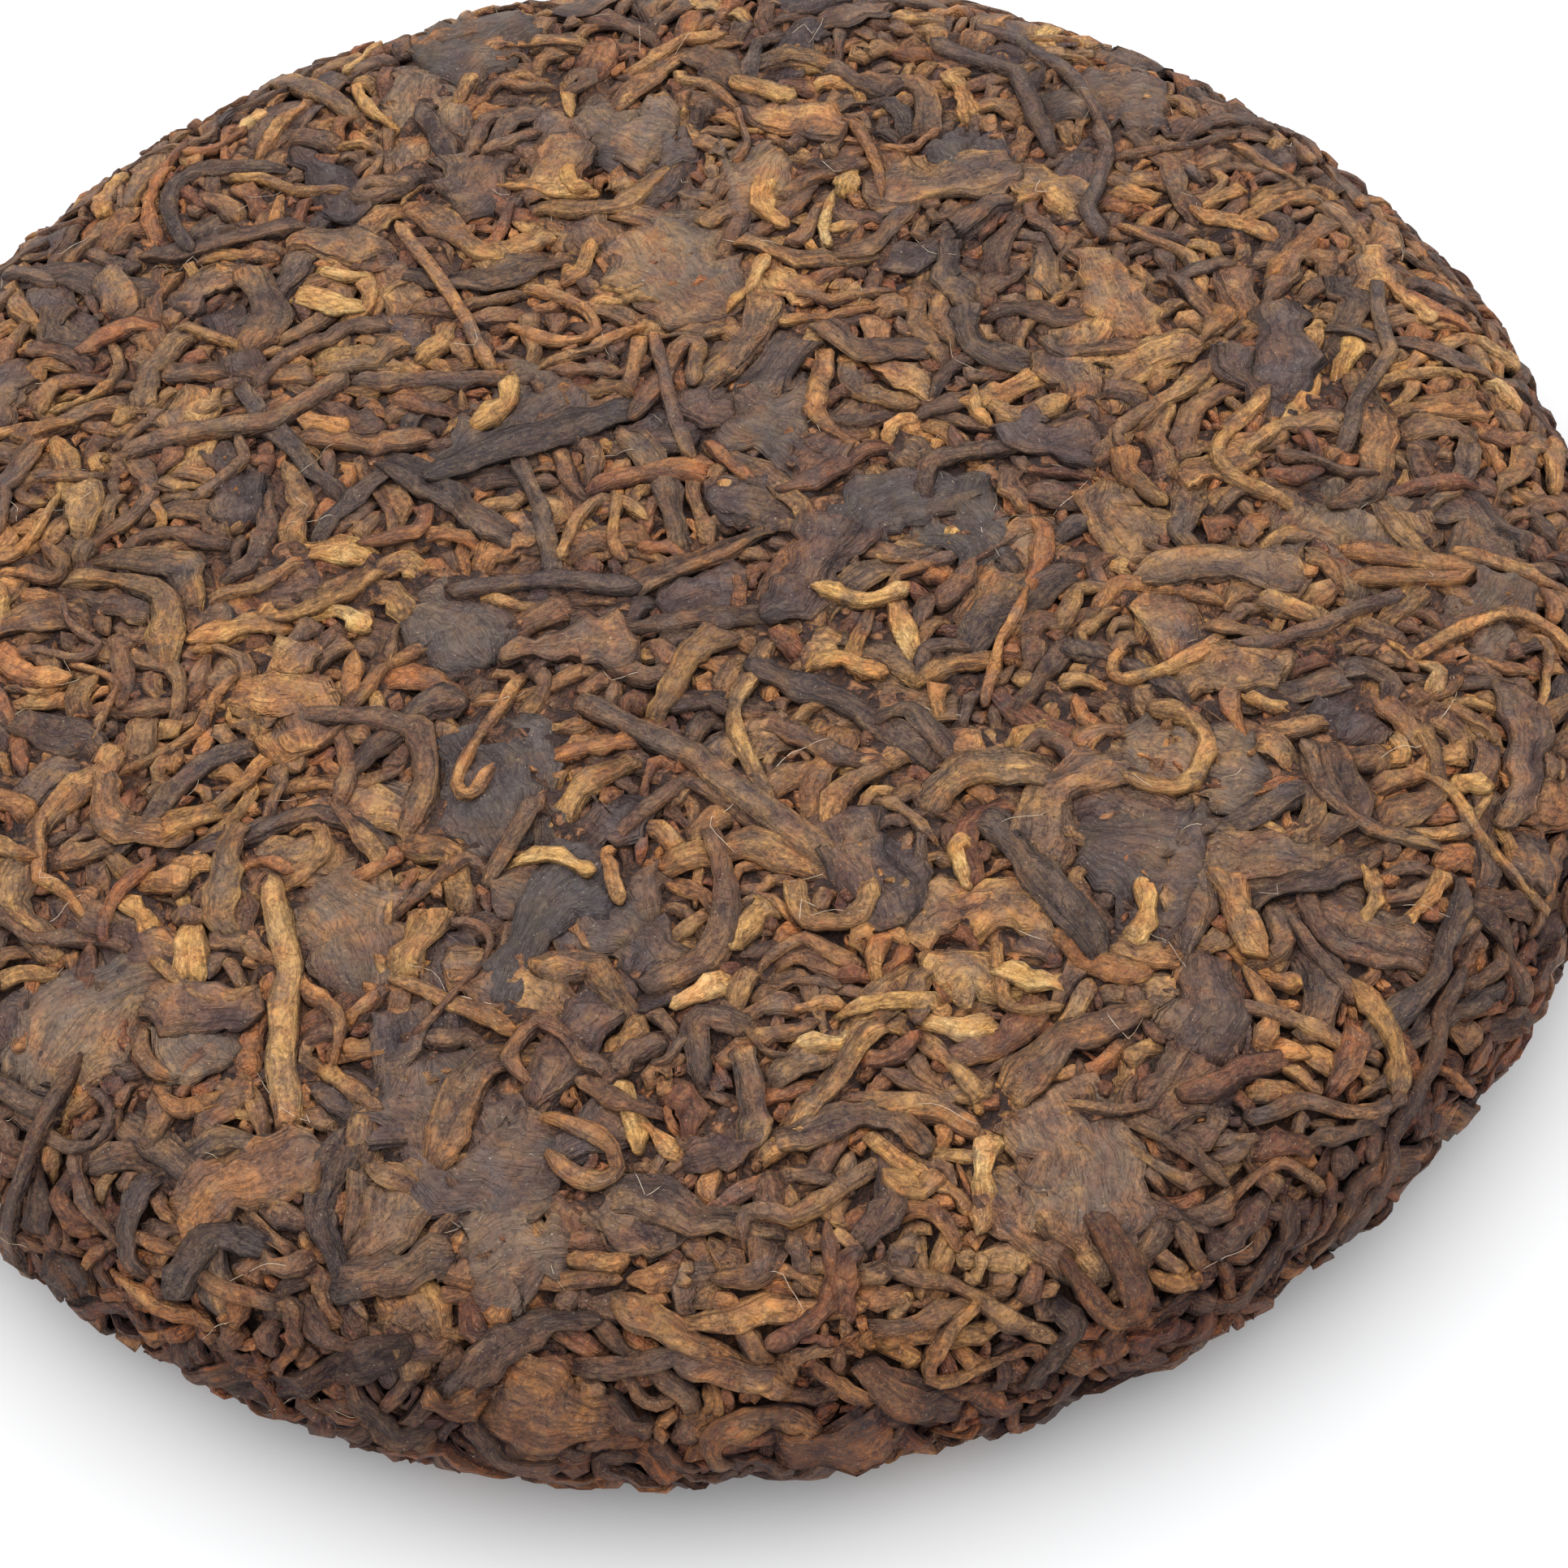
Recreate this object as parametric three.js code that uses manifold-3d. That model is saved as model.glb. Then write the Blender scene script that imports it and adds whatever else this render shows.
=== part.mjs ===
// A pressed cake of fermented dark tea: twisted leaf strips, buds, stalks and broad leaf pieces that were
// steamed and squeezed into a disc. The top is a low dome that rolls over a rounded rim, and the underside
// is a flat resting ring round the shallow dimple that the knot of the pressing cloth leaves.
// Millimetres, +Z up, with the origin at the middle of the resting plane.

import * as THREE from "three";
import { mergeVertices } from "three/addons/utils/BufferGeometryUtils.js";
import Module from "manifold-3d";

const wasm = await Module();
wasm.setup();

// Driving dimensions of the pressed disc, without the leaves that stand proud of it.
const CORE_RADIUS = 54.3;
const CORE_HEIGHT = 15.4;
const RIM_HEIGHT = 6.4; // height at which the disc is widest
const DOME_RISE = 1.5; // how much higher the middle is than the start of the shoulder
const SHOULDER_WIDTH = 11.5; // how far in from the rim the top starts to roll over
const HEEL_WIDTH = 7.5; // how far in from the rim the resting ring starts
const DIMPLE_RADIUS = 17;
const DIMPLE_DEPTH = 5;
const CRUMPLE = 0.35; // height of the soft bumps of the small leaves between the large ones
const FLATNESS = 0.9; // bumps point away from a flat plate of this share of the disc's width
const CALM_RADIUS = 15; // towards the axis the bumps die away within this radius
const ON_THE_TABLE = 0.01; // below this height the disc is part of the level resting ring
const FACES_DOWN = -0.9; // a surface that faces down more than this, near the table, is the resting ring
const NEAR_THE_TABLE = 0.3;
const FACES_OUT = 0.6; // a surface that faces up less than this belongs to the rim

// How many stretches each arc of the half section is divided into, and the disc round its axis.
const ARC_STRETCHES = { dimple: 3, ring: 1, heel: 2, shoulder: 4, dome: 3 };
const CORE_SEGMENTS = 36;

// Rolled strips, broad leaves and stalks at their real size: their share of all pieces, section, half width,
// height over the disc, length and how sharply they may bend.
const LEAF_COUNT = 158;
const ROUNDED = { sides: 5, turn: Math.PI / 2 }; // a ridge runs along the top
const FLAT = { sides: 6, turn: 0 }; // a flat runs along the top
const LEAF_KINDS = [
  { share: 0.52, section: ROUNDED, halfWidth: [1.2, 1.7], rise: [0.8, 1.2], length: [11, 18], bend: 0.12 },
  { share: 0.33, section: FLAT, halfWidth: [2.3, 3.4], rise: [0.65, 0.95], length: [9, 14], bend: 0.03 },
  { share: 0.15, section: ROUNDED, halfWidth: [0.9, 1.1], rise: [0.9, 1.2], length: [18, 25], bend: 0.03 },
];
const LEAF_STEPS = 4; // stretches between a piece's two tips
const LEAF_BURIED = 1.0; // how deep the underside of a piece lies in the disc
const EDGE_SUNK = 0.35; // how far the two long edges of a piece are pressed in
const TIP_BLUNTNESS = 4;
const RIM_STRAY = 0.3; // on the rim pieces lie along the edge, within this many half turns
const SMOOTHING_REACH = 1.5; // the surface's direction is taken between two places this far to each side
const AREA_SAMPLES = 400;
const DRAW_SEED = 20357;
const WELD = 1e-3;

const GOLDEN_ANGLE = Math.PI * (3 - Math.sqrt(5));
const LEAF_COLOUR = 0x5a4335;

// A repeatable draw of numbers from 0 to 1.
function seededDraw(seed) {
  let state = seed;
  return () => {
    state = (state + 0x6d2b79f5) | 0;
    let mixed = Math.imul(state ^ (state >>> 15), 1 | state);
    mixed = (mixed + Math.imul(mixed ^ (mixed >>> 7), 61 | mixed)) ^ mixed;
    return ((mixed ^ (mixed >>> 14)) >>> 0) / 4294967296;
  };
}

// The disc's half section, from the middle of the dimple round the rim to the middle of the top.
function discProfile() {
  const points = [];
  const arc = (count, place) => {
    for (let i = 0; i < count; i++) points.push(place(i / count));
  };
  const quarter = Math.PI / 2;
  const heel = CORE_RADIUS - HEEL_WIDTH;
  const shoulder = CORE_RADIUS - SHOULDER_WIDTH;
  const shoulderHeight = CORE_HEIGHT - DOME_RISE;
  arc(ARC_STRETCHES.dimple, (t) => new THREE.Vector2(
    DIMPLE_RADIUS * t, DIMPLE_DEPTH * (0.5 + 0.5 * Math.cos(Math.PI * t))));
  arc(ARC_STRETCHES.ring, (t) => new THREE.Vector2(DIMPLE_RADIUS + (heel - DIMPLE_RADIUS) * t, 0));
  arc(ARC_STRETCHES.heel, (t) => new THREE.Vector2(
    heel + HEEL_WIDTH * Math.sin(quarter * t), RIM_HEIGHT * (1 - Math.cos(quarter * t))));
  arc(ARC_STRETCHES.shoulder, (t) => new THREE.Vector2(
    shoulder + SHOULDER_WIDTH * Math.cos(quarter * t),
    RIM_HEIGHT + (shoulderHeight - RIM_HEIGHT) * Math.sin(quarter * t)));
  arc(ARC_STRETCHES.dome, (t) => new THREE.Vector2(
    shoulder * (1 - t), shoulderHeight + DOME_RISE * Math.sin(quarter * t)));
  points.push(new THREE.Vector2(0, CORE_HEIGHT));
  return points;
}

// The disc's surface, measured by length along its half section and by angle round its axis.
function surfaceRuler(profile) {
  const lengths = [0];
  for (let i = 1; i < profile.length; i++) {
    lengths.push(lengths[i - 1] + profile[i].distanceTo(profile[i - 1]));
  }
  const total = lengths[lengths.length - 1];
  const onSection = (distance) => {
    const s = THREE.MathUtils.clamp(distance, 0, total);
    let i = 1;
    while (i < profile.length - 1 && lengths[i] < s) i++;
    return profile[i - 1].clone().lerp(profile[i], (s - lengths[i - 1]) / (lengths[i] - lengths[i - 1]));
  };
  const place = (distance, angle) => {
    const here = onSection(distance);
    const before = onSection(distance - SMOOTHING_REACH);
    const along = onSection(distance + SMOOTHING_REACH).sub(before).normalize();
    return {
      point: new THREE.Vector3(here.x * Math.cos(angle), here.x * Math.sin(angle), here.y),
      normal: new THREE.Vector3(along.y * Math.cos(angle), along.y * Math.sin(angle), -along.x),
    };
  };
  const nearest = (point) => {
    const seen = new THREE.Vector2(Math.hypot(point.x, point.y), point.z);
    const best = { gap: Infinity, distance: 0 };
    for (let i = 1; i < profile.length; i++) {
      const stretch = new THREE.Line3(
        new THREE.Vector3(profile[i - 1].x, profile[i - 1].y, 0),
        new THREE.Vector3(profile[i].x, profile[i].y, 0));
      const share = stretch.closestPointToPointParameter(new THREE.Vector3(seen.x, seen.y, 0), true);
      const gap = profile[i - 1].clone().lerp(profile[i], share).distanceTo(seen);
      if (gap < best.gap) {
        best.gap = gap;
        best.distance = lengths[i - 1] + (lengths[i] - lengths[i - 1]) * share;
      }
    }
    return place(best.distance, Math.atan2(point.y, point.x));
  };
  return { total, place, nearest };
}

// Evenly spread places on all that leaves show on, which is everything but the flat resting ring.
function evenPlaces(ruler, count) {
  const area = [0];
  for (let i = 0; i < AREA_SAMPLES; i++) {
    const here = ruler.place(((i + 0.5) / AREA_SAMPLES) * ruler.total, 0);
    const onRing = here.normal.z < FACES_DOWN && here.point.z < NEAR_THE_TABLE;
    area.push(area[i] + (onRing ? 0 : here.point.x));
  }
  const places = [];
  for (let n = 0; n < count; n++) {
    const wanted = ((n + 0.5) / count) * area[AREA_SAMPLES];
    let i = 1;
    while (area[i] < wanted) i++;
    places.push(ruler.place((i / AREA_SAMPLES) * ruler.total, n * GOLDEN_ANGLE));
  }
  return places;
}

// The kind of the next piece, each as often as its share says.
function drawKind(draw) {
  let left = draw();
  for (const kind of LEAF_KINDS) {
    left -= kind.share;
    if (left < 0) return kind;
  }
  return LEAF_KINDS[0];
}

// The line that a piece of this length lies along, from tip to tip, with its middle at the given place.
function leafPath(ruler, middle, length, bend, draw) {
  const stray = middle.normal.z < FACES_OUT ? RIM_STRAY : 1;
  const round = new THREE.Vector3(-middle.point.y, middle.point.x, 0).normalize();
  const heading = round.applyAxisAngle(middle.normal, Math.PI * stray * (draw() - 0.5));
  const step = length / LEAF_STEPS;
  const walk = (sense) => {
    const ahead = heading.clone().multiplyScalar(sense);
    const places = [middle];
    for (let i = 0; i < LEAF_STEPS / 2; i++) {
      const here = places[i];
      ahead.applyAxisAngle(here.normal, sense * bend * step);
      const next = ruler.nearest(here.point.clone().addScaledVector(ahead, step));
      ahead.projectOnPlane(next.normal).normalize();
      places.push(next);
    }
    return places.slice(1);
  };
  return [...walk(-1).reverse(), middle, ...walk(1)];
}

// One curled strip, leaf or stalk: a closed ball stretched along a path on the disc, blunt at both tips.
function leafGeometry(ruler, middle, kind, draw) {
  const between = ([low, high]) => low + (high - low) * draw();
  const halfWidth = between(kind.halfWidth);
  const rise = between(kind.rise);
  const path = leafPath(ruler, middle, between(kind.length), kind.bend * (2 * draw() - 1), draw);
  const ball = new THREE.SphereGeometry(1, kind.section.sides, LEAF_STEPS, kind.section.turn);
  ball.deleteAttribute("normal");
  ball.deleteAttribute("uv");
  const spots = ball.attributes.position;
  const vertex = new THREE.Vector3();
  for (let i = 0; i < spots.count; i++) {
    vertex.fromBufferAttribute(spots, i);
    const ring = Math.round((Math.acos(THREE.MathUtils.clamp(vertex.y, -1, 1)) / Math.PI) * LEAF_STEPS);
    const share = (2 * ring) / LEAF_STEPS - 1;
    const plump = Math.sqrt(Math.max(0, 1 - Math.abs(share) ** TIP_BLUNTNESS));
    const around = Math.atan2(vertex.z, vertex.x);
    const here = path[ring];
    const ahead = path[Math.min(ring + 1, LEAF_STEPS)].point.clone().sub(path[Math.max(ring - 1, 0)].point);
    const side = here.normal.clone().cross(ahead).normalize();
    const lift = Math.sin(around) > 0 ? rise + EDGE_SUNK : LEAF_BURIED;
    vertex.copy(here.point)
      .addScaledVector(side, halfWidth * plump * Math.cos(around))
      .addScaledVector(here.normal, lift * plump * Math.sin(around) - EDGE_SUNK);
    spots.setXYZ(i, vertex.x, vertex.y, vertex.z);
  }
  return ball;
}

// The disc itself, with the small leaves between the large ones as soft bumps on the dome and the rim.
function discGeometry(profile, draw) {
  const disc = new THREE.LatheGeometry(profile, CORE_SEGMENTS);
  disc.rotateX(Math.PI / 2);
  disc.deleteAttribute("normal");
  disc.deleteAttribute("uv");
  const merged = mergeVertices(disc, WELD);
  const spots = merged.attributes.position;
  const vertex = new THREE.Vector3();
  for (let i = 0; i < spots.count; i++) {
    vertex.fromBufferAttribute(spots, i);
    if (vertex.z < ON_THE_TABLE) continue;
    const heart = new THREE.Vector3(vertex.x * FLATNESS, vertex.y * FLATNESS, RIM_HEIGHT);
    const calm = Math.min(1, Math.hypot(vertex.x, vertex.y) / CALM_RADIUS);
    vertex.addScaledVector(vertex.clone().sub(heart).normalize(), CRUMPLE * calm * (2 * draw() - 1));
    spots.setXYZ(i, vertex.x, vertex.y, vertex.z);
  }
  return merged;
}

function solidFrom(geometry) {
  const merged = mergeVertices(geometry, WELD);
  return new wasm.Manifold(new wasm.Mesh({
    numProp: 3,
    vertProperties: new Float32Array(merged.attributes.position.array),
    triVerts: new Uint32Array(merged.index.array),
  }));
}

function geometryFrom(solid) {
  const mesh = solid.getMesh();
  const geometry = new THREE.BufferGeometry();
  geometry.setAttribute("position", new THREE.BufferAttribute(new Float32Array(mesh.vertProperties), 3));
  geometry.setIndex(new THREE.BufferAttribute(new Uint32Array(mesh.triVerts), 1));
  geometry.computeVertexNormals();
  return geometry;
}

// The disc with every leaf pressed into it, cut level where it rests. Only the outer skin is kept, so that
// a pocket closed over by crossing leaves is filled.
function pressedCake() {
  const draw = seededDraw(DRAW_SEED);
  const profile = discProfile();
  const ruler = surfaceRuler(profile);
  const solids = [solidFrom(discGeometry(profile, draw))];
  for (const place of evenPlaces(ruler, LEAF_COUNT)) {
    solids.push(solidFrom(leafGeometry(ruler, place, drawKind(draw), draw)));
  }
  const joined = wasm.Manifold.union(solids);
  const aboveTable = new THREE.BoxGeometry(CORE_RADIUS * 4, CORE_RADIUS * 4, CORE_HEIGHT * 2);
  aboveTable.translate(0, 0, CORE_HEIGHT);
  aboveTable.deleteAttribute("normal");
  aboveTable.deleteAttribute("uv");
  const cut = joined.intersect(solidFrom(aboveTable));
  return cut.decompose().sort((a, b) => b.volume() - a.volume())[0];
}

const cakeGeometry = geometryFrom(pressedCake());
cakeGeometry.computeBoundingBox();
const middle = cakeGeometry.boundingBox.getCenter(new THREE.Vector3());

const cake = new THREE.Mesh(
  cakeGeometry,
  new THREE.MeshStandardMaterial({ color: LEAF_COLOUR, roughness: 0.75, metalness: 0 }),
);
cake.name = "tea_cake";
cake.position.set(-middle.x, -middle.y, 0);

const teaCake = new THREE.Group();
teaCake.name = "pressed_tea_cake";
teaCake.add(cake);

export default teaCake;
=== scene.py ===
import math

import bpy
import numpy as np
from mathutils import Matrix, Vector


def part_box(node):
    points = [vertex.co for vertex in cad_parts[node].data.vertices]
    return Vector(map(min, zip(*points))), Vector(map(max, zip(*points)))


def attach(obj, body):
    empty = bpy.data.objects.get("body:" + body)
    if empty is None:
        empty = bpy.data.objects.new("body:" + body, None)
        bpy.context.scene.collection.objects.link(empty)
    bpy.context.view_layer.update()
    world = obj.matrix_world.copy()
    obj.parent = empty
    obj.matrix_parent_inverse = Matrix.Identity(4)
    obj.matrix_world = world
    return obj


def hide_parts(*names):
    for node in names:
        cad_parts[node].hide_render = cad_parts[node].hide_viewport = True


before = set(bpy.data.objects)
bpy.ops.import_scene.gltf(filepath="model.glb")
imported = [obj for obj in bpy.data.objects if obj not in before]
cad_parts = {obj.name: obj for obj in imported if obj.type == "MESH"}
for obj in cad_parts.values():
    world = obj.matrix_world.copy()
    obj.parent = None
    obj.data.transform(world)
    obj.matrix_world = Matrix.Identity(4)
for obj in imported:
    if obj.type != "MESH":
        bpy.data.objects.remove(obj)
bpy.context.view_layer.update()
bpy.ops.object.select_all(action="DESELECT")

MM = 0.001
CAKE = "tea_cake"
DRAW = np.random.default_rng(412)

# The mould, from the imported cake's box and the same arcs as the cake's solid.
LOW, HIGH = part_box(CAKE)
MOULD_RADIUS = (HIGH.x - LOW.x + HIGH.y - LOW.y) / 4
MOULD_HEIGHT = HIGH.z
RIM_HEIGHT = 0.4 * MOULD_HEIGHT
DOME_RISE = 1.5 * MM
SHOULDER_WIDTH = 11.5 * MM
HEEL_WIDTH = 7.5 * MM
DIMPLE_RADIUS = 17 * MM
DIMPLE_DEPTH = 5 * MM
SECTION_STEP = 0.25 * MM
LOOKUP_STEP = 0.5 * MM
LOOKUP_MARGIN = 4 * MM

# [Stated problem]
Give again the run of lines that opens at the line with "const teaCake = new THREE.Group();" and closes at the line with "bpy.data.objects.remove(obj)", exactly, and only that run.

# [Task answer]
const teaCake = new THREE.Group();
teaCake.name = "pressed_tea_cake";
teaCake.add(cake);

export default teaCake;
=== scene.py ===
import math

import bpy
import numpy as np
from mathutils import Matrix, Vector


def part_box(node):
    points = [vertex.co for vertex in cad_parts[node].data.vertices]
    return Vector(map(min, zip(*points))), Vector(map(max, zip(*points)))


def attach(obj, body):
    empty = bpy.data.objects.get("body:" + body)
    if empty is None:
        empty = bpy.data.objects.new("body:" + body, None)
        bpy.context.scene.collection.objects.link(empty)
    bpy.context.view_layer.update()
    world = obj.matrix_world.copy()
    obj.parent = empty
    obj.matrix_parent_inverse = Matrix.Identity(4)
    obj.matrix_world = world
    return obj


def hide_parts(*names):
    for node in names:
        cad_parts[node].hide_render = cad_parts[node].hide_viewport = True


before = set(bpy.data.objects)
bpy.ops.import_scene.gltf(filepath="model.glb")
imported = [obj for obj in bpy.data.objects if obj not in before]
cad_parts = {obj.name: obj for obj in imported if obj.type == "MESH"}
for obj in cad_parts.values():
    world = obj.matrix_world.copy()
    obj.parent = None
    obj.data.transform(world)
    obj.matrix_world = Matrix.Identity(4)
for obj in imported:
    if obj.type != "MESH":
        bpy.data.objects.remove(obj)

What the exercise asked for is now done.